--- Aim ---
Below are records. Copy every line with "model" in it.

--- Data for the task ---
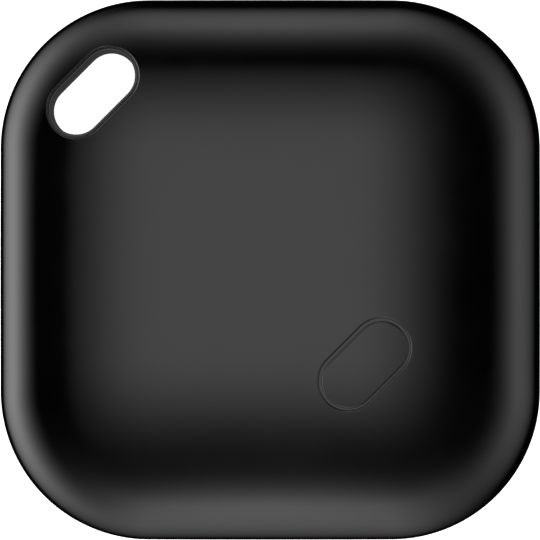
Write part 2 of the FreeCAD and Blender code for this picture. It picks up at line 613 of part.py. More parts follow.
def make_switch():
    base = body_named("switch_base")
    block = sketch_on(base, "switch_block")
    draw_rectangle(block, "switch_length", "switch_width")
    pad(base, block, "switch_base_height")
    well = sketch_on(base, "switch_well_circle", "switch_floor")
    draw_circle(well, "switch_well")
    pocket(base, well, "switch_base_height")
    place_on_button(base, BOARD_TOP)

    cover = body_named("switch_cover")
    plate = sketch_on(cover, "switch_plate")
    draw_rectangle(plate, "switch_length", "switch_width")
    draw_circle(plate, "plunger_radius + plunger_gap")
    pad(cover, plate, "switch_cover_height")
    place_on_button(cover, f"{BOARD_TOP} + switch_base_height")

    dome = body_named("switch_dome")
    rim = "(switch_well - 0.1)"
    profile = sketch_on(dome, "dome_profile", role="XZ_Plane")
    under = "(dome_height - dome_sheet)"
    draw_outline(profile, [("0", under), (f"{rim} * 0.55", f"{under} * 0.75"),
                           (f"{rim} - dome_sheet", "0"), (rim, "0"),
                           (f"{rim} * 0.6", "dome_height - dome_sheet * 1.2"), ("0", "dome_height")])
    spin(dome, profile)
    place_on_button(dome, WELL_FLOOR)

    plunger = doc.addObject("Part::Cylinder", "switch_plunger")
    plunger.Label = "switch_plunger"
    plunger.setExpression("Radius", sized("plunger_radius"))
    plunger.setExpression("Height", sized("plunger_height"))
    place_on_button(plunger, PLUNGER_FOOT)


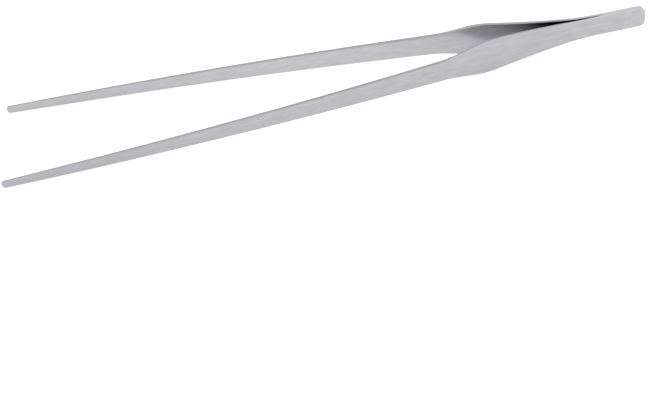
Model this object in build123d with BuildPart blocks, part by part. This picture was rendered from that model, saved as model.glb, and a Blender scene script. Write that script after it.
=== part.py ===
from build123d import *

import os
from math import asin, cos, degrees, radians, sin

# Stamp tongs: two tapered spring-steel arms, spot-welded flat on each other at the butt.
#
# Frame, in millimetres: +X runs from the tips to the butt, +Y from the front arm to the
# rear arm, and +Z up across the width of the strips. The origin is at the middle of the
# length, on the plane between the arms, level with the lower edge of the grips.

# ---- strip stock ----
OVERALL_LENGTH = 150.0
STRIP_THICKNESS = 0.8
TIP_THICKNESS = 0.45  # the legs are rolled thinner towards the tip
EDGE_RADIUS = 0.1  # all edges are tumbled round

# ---- side shape of one arm, from the butt to the tip ----
WELD_LENGTH = 8.0  # the arms lie flat on each other this far
OPENING_RADIUS = 151.0
OPENING_ANGLE = 10.0  # slope away from the middle plane where the fingers press
FLANK_LENGTH = 6.2
KNEE_RADIUS = 190.0
KNEE_ANGLE = 6.9  # slope at the top of the leg
TIP_ANGLE = 2.3  # slope at the end of the leg
PAD_LENGTH = 12.0  # the inner face of the tip is ground flat over this length
PAD_RELIEF = 0.08  # and loses this much at its end

# ---- outline of one arm: distance from the butt, and the width there ----
BUTT_WIDTH = 4.75
NECK_STATION = 15.7
NECK_WIDTH = 4.85
GRIP_STATION = 38.1
GRIP_WIDTH = 8.86  # where the two straight flanks would meet, before the crown is rounded
KNEE_STATION = 47.0
KNEE_WIDTH = 5.3
TIP_WIDTH = 1.9
BUTT_CORNER_RADIUS = 1.3
NECK_RADIUS = 60.0
CROWN_RADIUS = 18.0
KNEE_BLEND_RADIUS = 28.0
TIP_CORNER_RADIUS = 0.7

# ---- the flexure, where each arm bends when the grips are pressed ----
FLEX_LENGTH = 9.5  # from the end of the weld to the axis that the arm turns about
KNUCKLE_CLEARANCE = 0.03

# ---- spot welds ----
NUGGET_DIAMETER = 2.6
NUGGET_THICKNESS = 0.6
NUGGETS = {"butt_weld_nugget": 2.4, "neck_weld_nugget": 6.0}  # distance from the butt

BUTT_X = OVERALL_LENGTH / 2
TIP_X = -OVERALL_LENGTH / 2
PARTING_X = BUTT_X - WELD_LENGTH


def half_outline():
    """One half of the arm's outline, from the butt round to the tip."""
    with BuildLine() as edge:
        FilletPolyline(
            (BUTT_X, 0),
            (BUTT_X, BUTT_WIDTH / 2),
            (BUTT_X - NECK_STATION, NECK_WIDTH / 2),
            (BUTT_X - GRIP_STATION, GRIP_WIDTH / 2),
            (BUTT_X - KNEE_STATION, KNEE_WIDTH / 2),
            (TIP_X, TIP_WIDTH / 2),
            (TIP_X, 0),
            radius=[
                BUTT_CORNER_RADIUS,
                NECK_RADIUS,
                CROWN_RADIUS,
                KNEE_BLEND_RADIUS,
                TIP_CORNER_RADIUS,
            ],
        )
    return edge.line


with BuildSketch() as outline:
    with BuildLine():
        add(half_outline())
        Line((TIP_X, 0), (BUTT_X, 0))
    make_face()
    mirror(about=Plane.XZ)

HALF_WIDTH = outline.sketch.bounding_box().max.Y
FULL_WIDTH = 2 * HALF_WIDTH
OUTLINE_PLANE = Plane(origin=(0, 0, HALF_WIDTH), x_dir=(1, 0, 0), z_dir=(0, -1, 0))


def arm_face(side, depth):
    """Draw an arm's face from the butt to the end of the knee, depth outside the inner face.

    side is +1 for the rear arm and -1 for the front arm. Returns the knee's arc.
    """
    level = side * depth
    seat = Line((BUTT_X, level), (PARTING_X, level))
    opening = JernArc(seat @ 1, (-1, 0), OPENING_RADIUS - depth, -side * OPENING_ANGLE)
    flank = Line(opening @ 1, (opening @ 1) + (opening % 1) * FLANK_LENGTH)
    return JernArc(flank @ 1, flank % 1, KNEE_RADIUS + depth, side * (OPENING_ANGLE - KNEE_ANGLE))


def make_strip(side):
    """One whole arm: a bent strip, cut to the outline, with its edges rounded."""
    with BuildPart() as strip:
        with BuildSketch(Plane.XY) as profile:
            with BuildLine():
                knee = arm_face(side, 0)
                knee_outside = arm_face(side, STRIP_THICKNESS)

                # the leg is one arc that eases from the knee's slope to the tip's
                top = sin(radians(KNEE_ANGLE))
                leg_run = (knee @ 1).X - TIP_X
                leg_radius = leg_run / (top - sin(radians(TIP_ANGLE)))
                leg_drift = leg_radius * (cos(radians(TIP_ANGLE)) - cos(radians(KNEE_ANGLE)))
                tip_inside = side * abs((knee @ 1).Y) + side * leg_drift
                tip_outside = tip_inside + side * TIP_THICKNESS / cos(radians(TIP_ANGLE))

                # the pad's flat starts where the slope of the arc has this value
                pad_slope = degrees(asin(top - (leg_run - PAD_LENGTH) / leg_radius))
                leg = JernArc(knee @ 1, knee % 1, leg_radius, side * (KNEE_ANGLE - pad_slope))
                pad = Line(leg @ 1, (TIP_X, tip_inside + side * PAD_RELIEF))
                Line(pad @ 1, (TIP_X, tip_outside))
                TangentArc(knee_outside @ 1, (TIP_X, tip_outside), tangent=knee_outside % 1)
                Line((BUTT_X, 0), (BUTT_X, side * STRIP_THICKNESS))
            make_face()
        extrude(amount=FULL_WIDTH)
        with BuildSketch(OUTLINE_PLANE):
            add(outline.sketch)
        extrude(amount=OVERALL_LENGTH, both=True, mode=Mode.INTERSECT)

        # every edge but those straight across the thickness, and the smooth joins of the faces
        rims = strip.edges().filter_by(Axis.Y, reverse=True)
        ends = rims.filter_by(Axis.Z).group_by(Axis.X)
        rims = rims.filter_by(Axis.Z, reverse=True) + ends[0] + ends[-1]
        fillet(rims, radius=EDGE_RADIUS)
    return strip.part


def flexure_axis(side):
    """The point, halfway through the strip, that the arm turns about, and its slope there."""
    slope = FLEX_LENGTH / OPENING_RADIUS
    middle_radius = OPENING_RADIUS - STRIP_THICKNESS / 2
    x = PARTING_X - middle_radius * sin(slope)
    y = OPENING_RADIUS - middle_radius * cos(slope)
    return (x, side * y), degrees(slope)


def blade_zone(side, knuckle_radius):
    """Everything in front of the flexure, with a round knuckle behind its axis."""
    (x, y), slope = flexure_axis(side)
    across = Plane(origin=(x, y, 0), x_dir=Vector(-1, 0, 0).rotate(Axis.Z, -side * slope))
    with BuildPart() as zone:
        with BuildSketch(across):
            Rectangle(OVERALL_LENGTH, OVERALL_LENGTH, align=(Align.MIN, Align.CENTER))
            Circle(knuckle_radius)
        extrude(amount=FULL_WIDTH)
    return zone.part


def make_nugget(name, station):
    """A spot weld: a disc of melted steel across the seam, half in each arm."""
    with BuildPart() as nugget:
        with BuildSketch(Plane.XZ.offset(-NUGGET_THICKNESS / 2)):
            with Locations((BUTT_X - station, HALF_WIDTH)):
                Circle(NUGGET_DIAMETER / 2)
        extrude(amount=NUGGET_THICKNESS)
    nugget.part.label = name
    return nugget.part


os.makedirs("parts", exist_ok=True)

nuggets = [make_nugget(name, station) for name, station in NUGGETS.items()]
for nugget_part in nuggets:
    export_step(nugget_part, f"parts/{nugget_part.label}.step")

for name, side in (("front", -1), ("rear", 1)):
    strip_part = make_strip(side)
    knuckle_radius = STRIP_THICKNESS / 2

    # the tang is the welded end, as far as the flexure
    with BuildPart() as tang:
        add(strip_part)
        add(blade_zone(side, knuckle_radius + KNUCKLE_CLEARANCE), mode=Mode.SUBTRACT)
        add(nuggets, mode=Mode.SUBTRACT)
    tang.part.label = f"{name}_tang"
    export_step(tang.part, f"parts/{name}_tang.step")

    # the blade is everything from the flexure to the tip
    with BuildPart() as blade:
        add(strip_part)
        add(blade_zone(side, knuckle_radius), mode=Mode.INTERSECT)
    blade.part.label = f"{name}_blade"
    export_step(blade.part, f"parts/{name}_blade.step")
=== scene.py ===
"""Stamp tongs: two arms of bead-blasted spring strip, spot-welded together at the butt.

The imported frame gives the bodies, the joints and the places. Each arm is made here as one
unbroken strip in place of its tang and blade, and bends where the real strip bends. Lengths are
millimetres until a mesh is written, and Blender's metres after that.
"""

import logging
import math
from dataclasses import dataclass, field
from enum import Enum
from typing import Any

import bmesh
import bpy
from mathutils import Matrix, Vector


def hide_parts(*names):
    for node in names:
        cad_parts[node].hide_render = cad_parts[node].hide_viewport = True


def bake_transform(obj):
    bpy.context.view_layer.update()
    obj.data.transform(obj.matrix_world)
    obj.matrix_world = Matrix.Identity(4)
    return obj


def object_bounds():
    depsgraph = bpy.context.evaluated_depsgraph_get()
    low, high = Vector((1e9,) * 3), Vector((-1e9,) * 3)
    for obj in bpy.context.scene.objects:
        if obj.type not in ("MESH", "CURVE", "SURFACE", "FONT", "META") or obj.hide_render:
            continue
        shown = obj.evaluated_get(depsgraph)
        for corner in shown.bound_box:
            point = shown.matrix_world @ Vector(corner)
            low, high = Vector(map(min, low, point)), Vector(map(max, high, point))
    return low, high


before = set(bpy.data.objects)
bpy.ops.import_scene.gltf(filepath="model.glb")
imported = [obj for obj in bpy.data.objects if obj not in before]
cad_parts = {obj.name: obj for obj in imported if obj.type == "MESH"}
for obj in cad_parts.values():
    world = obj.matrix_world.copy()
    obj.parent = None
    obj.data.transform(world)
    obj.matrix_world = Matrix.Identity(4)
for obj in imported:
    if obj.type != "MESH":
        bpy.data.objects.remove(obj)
CAD_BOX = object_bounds()

LOG = logging.getLogger("stamp_tongs")
MM = 0.001
PLACE = "strip_mm"  # attribute: distance from the butt, height across the strip, depth through it
RIM = "rim"  # attribute: 0 on the flat of a face, 1 on the rounded edge and the wall


# ---------------------------------------------------------------- small helpers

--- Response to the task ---
Model this object in build123d with BuildPart blocks, part by part. This picture was rendered from that model, saved as model.glb, and a Blender scene script. Write that script after it.
bpy.ops.import_scene.gltf(filepath="model.glb")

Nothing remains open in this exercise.